Answer
$(-\infty,4)$.
The graph of the solution set is shown below.
Work Step by Step
The given compound inequality is
$2x-3\lt5$ or $3x-6\leq4$.
Solve each inequality separately.
First $=2x-3\lt5$.
Add $3$ to both sides.
$=2x-3+3\lt5+3$
Simplify.
$=2x\lt8$
Divide both sides by $2$.
$=\frac{2x}{2}\lt\frac{8}{2}$
Simplify.
$=x\lt4$
Second $=3x-6\leq4$.
Add $6$ to both sides.
$=3x-6+6\leq4+6$
Simplify.
$=3x\leq10$
Divide both sides by $3$.
$=\frac{3x}{3}\leq\frac{10}{3}$
Simplify.
$=x\leq\frac{10}{3}$
First graph then take the union of the two inequality.

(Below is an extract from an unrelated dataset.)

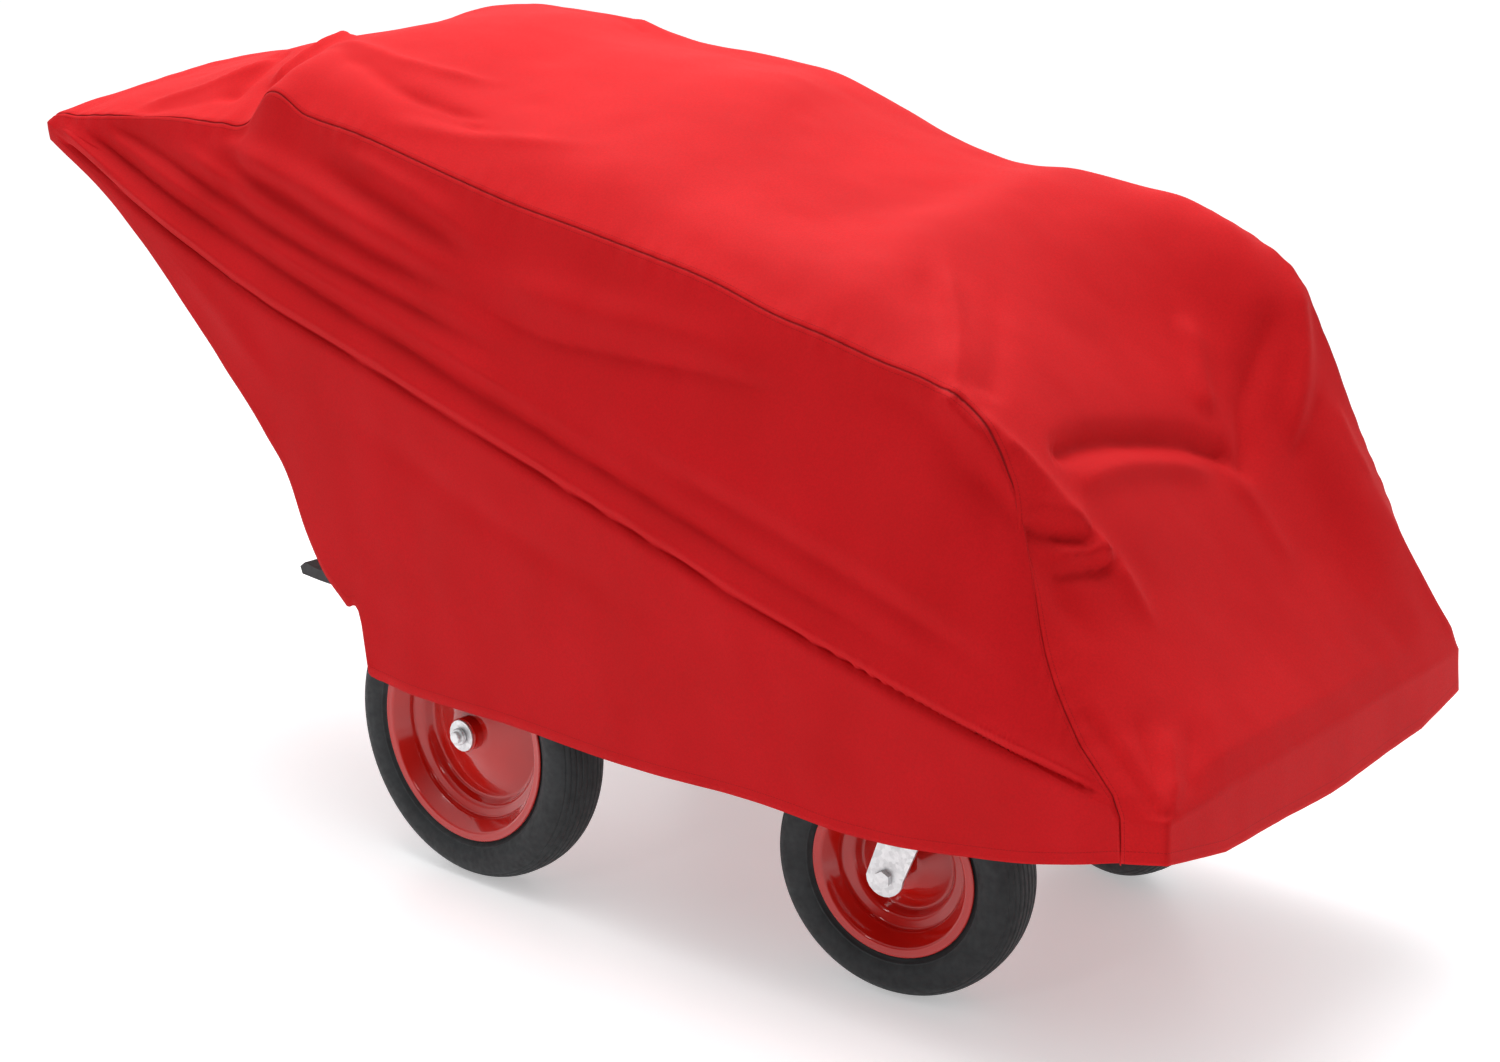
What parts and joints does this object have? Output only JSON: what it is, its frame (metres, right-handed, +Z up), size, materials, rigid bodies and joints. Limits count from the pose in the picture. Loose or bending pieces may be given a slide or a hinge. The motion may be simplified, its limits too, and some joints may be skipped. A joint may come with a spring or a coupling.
{
  "type": "push buggy with storage cover",
  "caption": "Multi-seat push buggy on flat-free wheels, parked under a fitted red fabric storage cover that hides its tub, seats and handle.",
  "frame": {"origin": "on the floor, below the centre of the whole object's box", "axes": "+X towards the front casters, +Y to the buggy's left, +Z up"},
  "size_m": [1.908, 0.732, 1.116],
  "materials": {
    "cover_top_fabric": "matt tight weave, sunlit red",
    "cover_side_fabric": "matt tight weave, red",
    "tyre_rubber": "moulded, fine tread ribs",
    "rim_enamel": "gloss red enamel",
    "zinc_plate": "bright zinc plate",
    "chassis_enamel": "satin black enamel",
    "tub_plastic": "rotationally moulded, fine stipple",
    "seat_plastic": "rotationally moulded, fine stipple",
    "harness_webbing": "woven webbing",
    "grip_foam": "closed-cell foam",
    "brake_rubber": "dipped rubber"
  },
  "bodies": {
    "chassis": {"rear_axle": "zinc_plate", "rear_washer_left": "zinc_plate", "rear_washer_right": "zinc_plate", "rear_push_nut_left": "zinc_plate", "rear_push_nut_right": "zinc_plate", "chassis_rail_left": "chassis_enamel", "chassis_rail_right": "chassis_enamel", "cross_member_rear": "chassis_enamel", "cross_member_middle": "chassis_enamel", "cross_member_front": "chassis_enamel", "axle_hanger_left": "chassis_enamel", "axle_hanger_right": "chassis_enamel", "caster_plate_left": "zinc_plate", "caster_plate_right": "zinc_plate", "swivel_bearing_left": "zinc_plate", "swivel_bearing_right": "zinc_plate", "tub": "tub_plastic", "seat_row_rear": "seat_plastic", "seat_row_middle": "seat_plastic", "seat_row_front": "seat_plastic", "harness_rear_left": "harness_webbing", "harness_rear_right": "harness_webbing", "harness_middle_left": "harness_webbing", "harness_middle_right": "harness_webbing", "harness_front_left": "harness_webbing", "harness_front_right": "harness_webbing", "front_grab_bar": "chassis_enamel", "push_handle": "chassis_enamel", "handle_grip": "grip_foam", "brake_bracket_left": "chassis_enamel", "brake_bracket_right": "chassis_enamel"},
    "cover": {"cover_top_panel": "cover_top_fabric", "cover_side_left": "cover_side_fabric", "cover_side_right": "cover_side_fabric"},
    "brake": {"brake_shaft": "zinc_plate", "brake_pedal": "brake_rubber", "brake_shoe_left": "brake_rubber", "brake_shoe_right": "brake_rubber"},
    "rear_wheel_left": {"rear_left_tyre": "tyre_rubber", "rear_left_rim": "rim_enamel", "rear_left_hub": "zinc_plate"},
    "caster_left": {"caster_fork_left": "zinc_plate", "caster_bolt_left": "zinc_plate", "caster_nut_left": "zinc_plate"},
    "front_wheel_left": {"front_left_tyre": "tyre_rubber", "front_left_rim": "rim_enamel", "front_left_hub": "zinc_plate"},
    "rear_wheel_right": {"rear_right_tyre": "tyre_rubber", "rear_right_rim": "rim_enamel", "rear_right_hub": "zinc_plate"},
    "caster_right": {"caster_fork_right": "zinc_plate", "caster_bolt_right": "zinc_plate", "caster_nut_right": "zinc_plate"},
    "front_wheel_right": {"front_right_tyre": "tyre_rubber", "front_right_rim": "rim_enamel", "front_right_hub": "zinc_plate"}
  },
  "joints": [
    {"name": "cover_lift", "type": "slide", "parent": "chassis", "child": "cover", "axis": [0, 0, 1], "range_m": [0, 0.6]},
    {"name": "brake_pedal_press", "type": "hinge", "parent": "chassis", "child": "brake", "pos_m": [-0.385, 0, 0.305], "axis": [0, -1, 0], "range_deg": [0, 12], "stiffness_Nm_per_rad": 3, "springref_deg": -17.19},
    {"name": "rear_wheel_left_spin", "type": "hinge", "parent": "chassis", "child": "rear_wheel_left", "pos_m": [-0.128, 0.313, 0.2032], "axis": [0, 1, 0], "continuous": true},
    {"name": "rear_wheel_right_spin", "type": "hinge", "parent": "chassis", "child": "rear_wheel_right", "pos_m": [-0.128, -0.313, 0.2032], "axis": [0, 1, 0], "continuous": true},
    {"name": "caster_left_swivel", "type": "hinge", "parent": "chassis", "child": "caster_left", "pos_m": [0.587, 0.223, 0.35], "axis": [0, 0, 1], "range_deg": [-4, 76]},
    {"name": "caster_right_swivel", "type": "hinge", "parent": "chassis", "child": "caster_right", "pos_m": [0.587, -0.223, 0.35], "axis": [0, 0, 1], "range_deg": [-68, 14]},
    {"name": "front_wheel_left_spin", "type": "hinge", "parent": "caster_left", "child": "front_wheel_left", "pos_m": [0.52423, 0.2434, 0.1651], "axis": [0.309, 0.9511, 0], "continuous": true},
    {"name": "front_wheel_right_spin", "type": "hinge", "parent": "caster_right", "child": "front_wheel_right", "pos_m": [0.52176, -0.23298, 0.1651], "axis": [-0.1513, 0.9885, 0], "continuous": true}
  ]
}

We can write the compound inequality.
$x\lt4$ as $(-\infty,4)$ and $x\leq\frac{10}{3}$ as $(-\infty,\frac{10}{3}]$
The union is
$(-\infty,4)\cup(-\infty,\frac{10}{3}]=(-\infty,4)$.
The combined graph is shown in the image file.